Task statement
The line containing "in imported if" marks where to begin; quote it and every line after it through the end of the data, exactly as written.

Given material
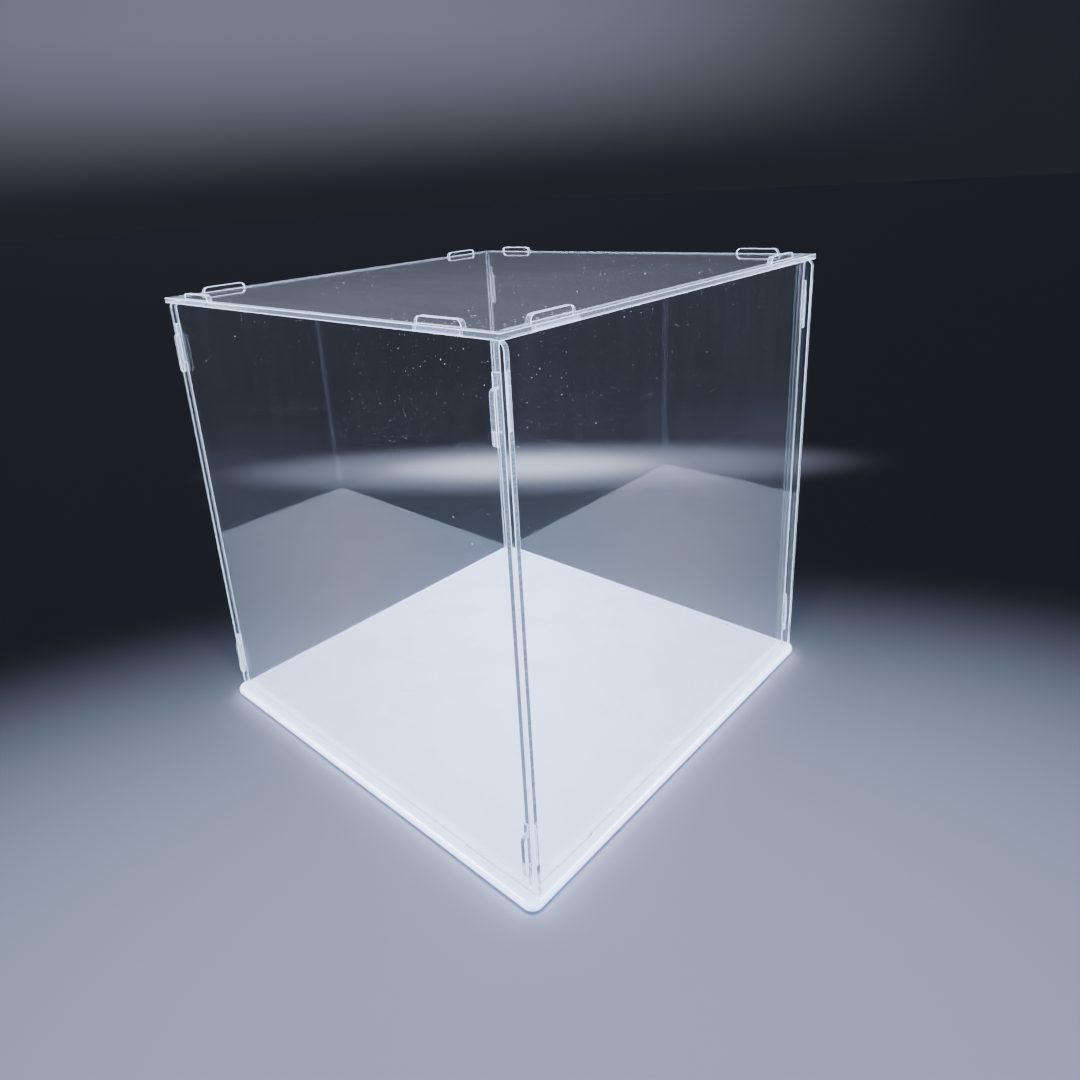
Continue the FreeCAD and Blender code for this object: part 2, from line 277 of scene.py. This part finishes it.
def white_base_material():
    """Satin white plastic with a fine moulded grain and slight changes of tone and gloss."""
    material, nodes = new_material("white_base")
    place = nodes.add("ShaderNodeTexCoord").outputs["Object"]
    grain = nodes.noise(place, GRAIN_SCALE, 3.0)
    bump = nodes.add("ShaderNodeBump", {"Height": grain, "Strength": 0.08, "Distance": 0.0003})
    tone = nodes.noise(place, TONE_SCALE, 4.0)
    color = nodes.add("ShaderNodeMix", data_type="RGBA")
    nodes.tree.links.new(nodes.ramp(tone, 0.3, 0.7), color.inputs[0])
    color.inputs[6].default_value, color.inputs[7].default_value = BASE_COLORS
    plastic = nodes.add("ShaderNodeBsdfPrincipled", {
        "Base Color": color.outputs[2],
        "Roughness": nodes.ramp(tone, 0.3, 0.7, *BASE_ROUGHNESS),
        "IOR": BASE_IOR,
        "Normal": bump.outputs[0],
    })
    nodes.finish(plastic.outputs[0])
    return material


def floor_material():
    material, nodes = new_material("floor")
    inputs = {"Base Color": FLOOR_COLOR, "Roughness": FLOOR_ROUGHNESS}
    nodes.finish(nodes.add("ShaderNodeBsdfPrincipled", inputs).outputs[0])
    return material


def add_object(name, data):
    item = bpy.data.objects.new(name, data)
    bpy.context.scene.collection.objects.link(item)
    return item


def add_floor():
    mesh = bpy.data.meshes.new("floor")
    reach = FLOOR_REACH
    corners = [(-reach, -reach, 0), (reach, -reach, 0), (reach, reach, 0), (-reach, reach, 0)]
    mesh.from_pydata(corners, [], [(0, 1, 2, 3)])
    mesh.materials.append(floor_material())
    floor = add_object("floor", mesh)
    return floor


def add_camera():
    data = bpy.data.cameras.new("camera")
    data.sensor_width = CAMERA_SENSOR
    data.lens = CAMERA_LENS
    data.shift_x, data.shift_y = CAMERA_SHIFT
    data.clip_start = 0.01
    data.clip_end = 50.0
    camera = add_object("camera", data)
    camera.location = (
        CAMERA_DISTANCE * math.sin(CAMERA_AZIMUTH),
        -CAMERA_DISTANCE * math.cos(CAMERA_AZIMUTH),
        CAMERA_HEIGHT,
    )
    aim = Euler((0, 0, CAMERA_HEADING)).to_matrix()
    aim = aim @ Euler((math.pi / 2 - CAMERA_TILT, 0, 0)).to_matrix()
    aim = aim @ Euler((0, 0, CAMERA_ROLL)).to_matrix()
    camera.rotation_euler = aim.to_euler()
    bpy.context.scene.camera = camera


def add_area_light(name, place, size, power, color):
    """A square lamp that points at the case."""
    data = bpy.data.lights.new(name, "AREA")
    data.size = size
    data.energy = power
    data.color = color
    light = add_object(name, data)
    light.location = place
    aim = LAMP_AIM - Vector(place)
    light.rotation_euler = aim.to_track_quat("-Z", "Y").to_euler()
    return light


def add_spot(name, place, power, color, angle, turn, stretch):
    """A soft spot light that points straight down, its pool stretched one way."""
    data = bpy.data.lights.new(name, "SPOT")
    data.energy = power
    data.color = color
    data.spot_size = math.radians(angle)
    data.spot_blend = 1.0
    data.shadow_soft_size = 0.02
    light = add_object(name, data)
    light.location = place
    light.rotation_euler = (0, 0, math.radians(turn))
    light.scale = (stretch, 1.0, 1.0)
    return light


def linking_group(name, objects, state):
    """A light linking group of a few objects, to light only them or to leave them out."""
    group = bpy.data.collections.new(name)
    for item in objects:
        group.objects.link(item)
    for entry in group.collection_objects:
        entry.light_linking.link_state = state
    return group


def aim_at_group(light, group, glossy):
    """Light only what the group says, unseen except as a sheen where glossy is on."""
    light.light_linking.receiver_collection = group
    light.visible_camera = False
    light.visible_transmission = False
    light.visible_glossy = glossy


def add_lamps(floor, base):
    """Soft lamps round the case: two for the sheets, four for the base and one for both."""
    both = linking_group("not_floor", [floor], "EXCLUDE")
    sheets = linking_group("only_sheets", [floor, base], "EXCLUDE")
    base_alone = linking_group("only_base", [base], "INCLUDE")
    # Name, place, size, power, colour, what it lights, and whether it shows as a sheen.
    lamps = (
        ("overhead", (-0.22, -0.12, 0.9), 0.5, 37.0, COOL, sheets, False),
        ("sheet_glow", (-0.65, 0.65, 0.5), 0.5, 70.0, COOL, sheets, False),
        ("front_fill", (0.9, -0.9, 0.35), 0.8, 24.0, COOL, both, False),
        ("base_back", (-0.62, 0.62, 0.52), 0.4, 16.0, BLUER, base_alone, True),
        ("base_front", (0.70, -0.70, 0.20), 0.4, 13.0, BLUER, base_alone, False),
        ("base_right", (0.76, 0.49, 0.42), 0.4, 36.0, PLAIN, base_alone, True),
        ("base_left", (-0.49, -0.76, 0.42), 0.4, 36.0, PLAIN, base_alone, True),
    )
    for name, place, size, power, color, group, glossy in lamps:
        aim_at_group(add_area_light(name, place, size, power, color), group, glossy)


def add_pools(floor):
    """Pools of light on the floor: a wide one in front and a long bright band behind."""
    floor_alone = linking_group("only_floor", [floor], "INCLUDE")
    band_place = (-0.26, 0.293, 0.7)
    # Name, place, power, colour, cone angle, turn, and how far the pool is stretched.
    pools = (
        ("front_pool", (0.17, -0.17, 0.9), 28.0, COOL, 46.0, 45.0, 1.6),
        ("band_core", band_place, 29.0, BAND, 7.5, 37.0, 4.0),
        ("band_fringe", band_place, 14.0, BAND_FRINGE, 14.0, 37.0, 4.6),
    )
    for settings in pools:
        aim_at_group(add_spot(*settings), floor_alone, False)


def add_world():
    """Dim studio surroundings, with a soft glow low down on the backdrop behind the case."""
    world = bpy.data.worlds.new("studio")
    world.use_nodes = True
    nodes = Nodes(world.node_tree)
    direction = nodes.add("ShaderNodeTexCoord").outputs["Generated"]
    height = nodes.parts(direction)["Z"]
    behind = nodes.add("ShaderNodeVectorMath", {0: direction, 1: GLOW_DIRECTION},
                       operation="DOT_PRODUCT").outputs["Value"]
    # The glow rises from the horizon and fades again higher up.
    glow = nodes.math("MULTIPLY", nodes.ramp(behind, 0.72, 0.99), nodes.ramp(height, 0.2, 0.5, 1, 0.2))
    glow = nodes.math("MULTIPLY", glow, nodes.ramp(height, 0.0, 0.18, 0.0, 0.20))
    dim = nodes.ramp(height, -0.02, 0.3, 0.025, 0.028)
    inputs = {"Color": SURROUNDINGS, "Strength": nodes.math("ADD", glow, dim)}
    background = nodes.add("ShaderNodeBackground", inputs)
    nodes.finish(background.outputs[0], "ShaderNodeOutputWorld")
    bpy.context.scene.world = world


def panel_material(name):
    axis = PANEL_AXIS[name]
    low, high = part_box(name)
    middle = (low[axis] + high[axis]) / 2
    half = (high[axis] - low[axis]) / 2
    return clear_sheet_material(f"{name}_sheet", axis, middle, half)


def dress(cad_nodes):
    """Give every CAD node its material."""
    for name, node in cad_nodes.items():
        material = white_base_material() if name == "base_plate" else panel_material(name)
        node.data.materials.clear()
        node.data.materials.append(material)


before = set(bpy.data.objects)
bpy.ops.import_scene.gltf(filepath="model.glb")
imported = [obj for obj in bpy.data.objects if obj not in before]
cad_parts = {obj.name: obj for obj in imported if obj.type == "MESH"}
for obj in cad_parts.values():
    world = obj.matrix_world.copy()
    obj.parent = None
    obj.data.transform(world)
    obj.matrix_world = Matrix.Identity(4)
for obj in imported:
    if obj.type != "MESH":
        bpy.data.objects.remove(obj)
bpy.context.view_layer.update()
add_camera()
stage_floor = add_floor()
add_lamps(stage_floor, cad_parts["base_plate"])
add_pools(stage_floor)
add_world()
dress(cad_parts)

Written reply
cad_parts = {obj.name: obj for obj in imported if obj.type == "MESH"}
for obj in cad_parts.values():
    world = obj.matrix_world.copy()
    obj.parent = None
    obj.data.transform(world)
    obj.matrix_world = Matrix.Identity(4)
for obj in imported:
    if obj.type != "MESH":
        bpy.data.objects.remove(obj)
bpy.context.view_layer.update()
add_camera()
stage_floor = add_floor()
add_lamps(stage_floor, cad_parts["base_plate"])
add_pools(stage_floor)
add_world()
dress(cad_parts)